** start of Data block **
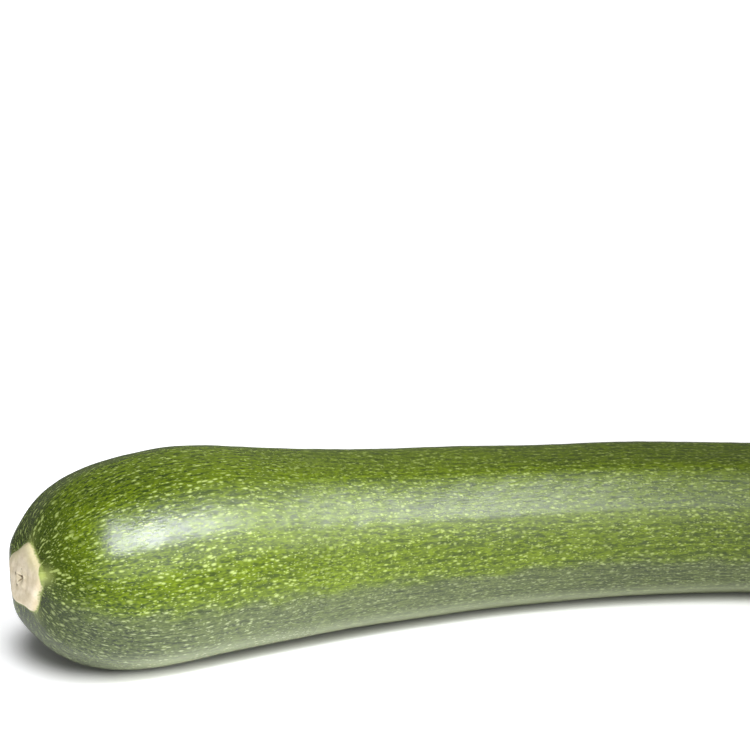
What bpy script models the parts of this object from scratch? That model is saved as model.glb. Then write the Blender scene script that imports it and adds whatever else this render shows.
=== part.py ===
"""A zucchini with its stem stub, lying on its side as it rests on a table.

The origin is on the table under the middle of the fruit's footprint, +X runs from the blossom
end towards the stem, and +Z is up. Sizes are in metres and angles in degrees.
"""

import bmesh
import bpy
import numpy as np

# The fruit's outline: distances along its axis from the blossom scar, and radii
FRUIT_LENGTH = 0.222
BULB_AT = 0.038
BULB_RADIUS = 0.0251
NECK_RADIUS = 0.0169
TAPER_LENGTH = 0.052
TAPER_POWER = 1.5
SHOULDER_LENGTH = 0.024
SEAT_RADIUS = 0.0110
SEAT_STAR = 0.14

# How the two ends round over, as the powers of a changed ellipse: larger ones are blunter
BLOSSOM_ROUNDING = (2.8, 1.75)
SHOULDER_ROUNDING = (2.2, 1.8)

# The way the axis runs: it bends sideways, more towards the stem, and its blossom tip rises.
# This first heading puts the two ends on a line along X
BEND = 47.5
BEND_POWER = 2.0
HEADING_AT_SCAR = BEND / (BEND_POWER + 1)
TIP_RISE = 0.0016
TIP_REACH = 0.030

# Five strong and five weak ribs run the whole length. Angles run from the front up and over.
# Heights are shares of the radius
STRONG_RIBS = 5
RIBS = 2 * STRONG_RIBS
STRONG_RIB_AT = -13.0
RIB_HEIGHT = 0.018
STRONG_RIB_EXTRA = 0.014
RIB_CREST_WIDTH = 0.22
RIB_SHARE_AT_BULB = 0.6
RIB_SHARE_AT_NECK = 1.7

# The corky five-pointed plate that the flower leaves, with a pit in its middle. Its inner rings
# are shares of its edge
SCAR_RADIUS = 0.0076
SCAR_STAR = 0.20
SCAR_POINT_AT = 18.0
SCAR_DOME = 0.0005
SCAR_GROOVE = 0.0003
PIT_RADIUS = 0.0012
PIT_DEPTH = 0.0009
PIT_RIM = 1.7
PLATE_INNER = 0.55
PLATE_OUTER = 0.86
PLATE_GROOVE = 0.95

# The flat that a ripe fruit's own weight leaves along its underside
FOOT_DEPTH = 0.00045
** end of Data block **
• Given instruction:
Write the complete data out, exactly as above.

• Finished answer:
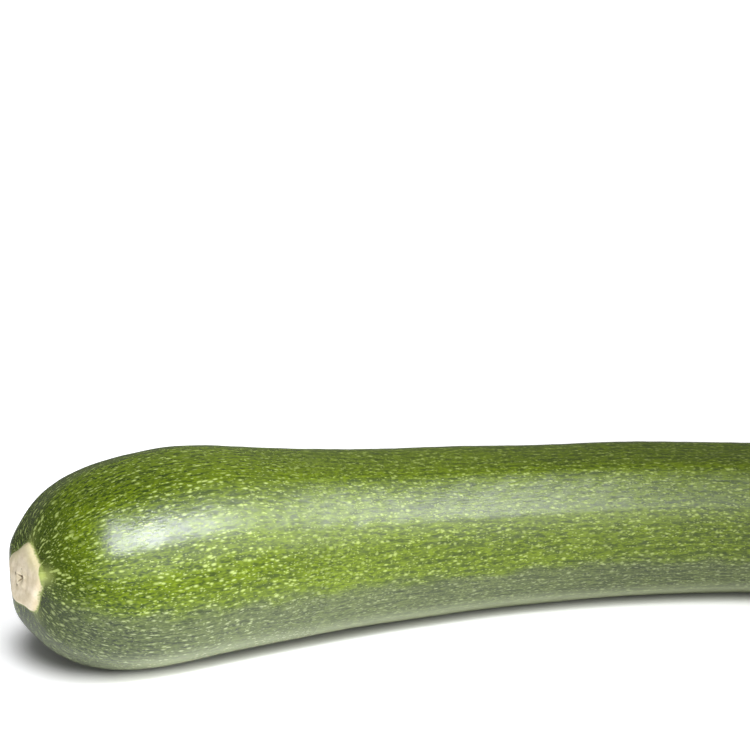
What bpy script models the parts of this object from scratch? That model is saved as model.glb. Then write the Blender scene script that imports it and adds whatever else this render shows.
=== part.py ===
"""A zucchini with its stem stub, lying on its side as it rests on a table.

The origin is on the table under the middle of the fruit's footprint, +X runs from the blossom
end towards the stem, and +Z is up. Sizes are in metres and angles in degrees.
"""

import bmesh
import bpy
import numpy as np

# The fruit's outline: distances along its axis from the blossom scar, and radii
FRUIT_LENGTH = 0.222
BULB_AT = 0.038
BULB_RADIUS = 0.0251
NECK_RADIUS = 0.0169
TAPER_LENGTH = 0.052
TAPER_POWER = 1.5
SHOULDER_LENGTH = 0.024
SEAT_RADIUS = 0.0110
SEAT_STAR = 0.14

# How the two ends round over, as the powers of a changed ellipse: larger ones are blunter
BLOSSOM_ROUNDING = (2.8, 1.75)
SHOULDER_ROUNDING = (2.2, 1.8)

# The way the axis runs: it bends sideways, more towards the stem, and its blossom tip rises.
# This first heading puts the two ends on a line along X
BEND = 47.5
BEND_POWER = 2.0
HEADING_AT_SCAR = BEND / (BEND_POWER + 1)
TIP_RISE = 0.0016
TIP_REACH = 0.030

# Five strong and five weak ribs run the whole length. Angles run from the front up and over.
# Heights are shares of the radius
STRONG_RIBS = 5
RIBS = 2 * STRONG_RIBS
STRONG_RIB_AT = -13.0
RIB_HEIGHT = 0.018
STRONG_RIB_EXTRA = 0.014
RIB_CREST_WIDTH = 0.22
RIB_SHARE_AT_BULB = 0.6
RIB_SHARE_AT_NECK = 1.7

# The corky five-pointed plate that the flower leaves, with a pit in its middle. Its inner rings
# are shares of its edge
SCAR_RADIUS = 0.0076
SCAR_STAR = 0.20
SCAR_POINT_AT = 18.0
SCAR_DOME = 0.0005
SCAR_GROOVE = 0.0003
PIT_RADIUS = 0.0012
PIT_DEPTH = 0.0009
PIT_RIM = 1.7
PLATE_INNER = 0.55
PLATE_OUTER = 0.86
PLATE_GROOVE = 0.95

# The flat that a ripe fruit's own weight leaves along its underside
FOOT_DEPTH = 0.00045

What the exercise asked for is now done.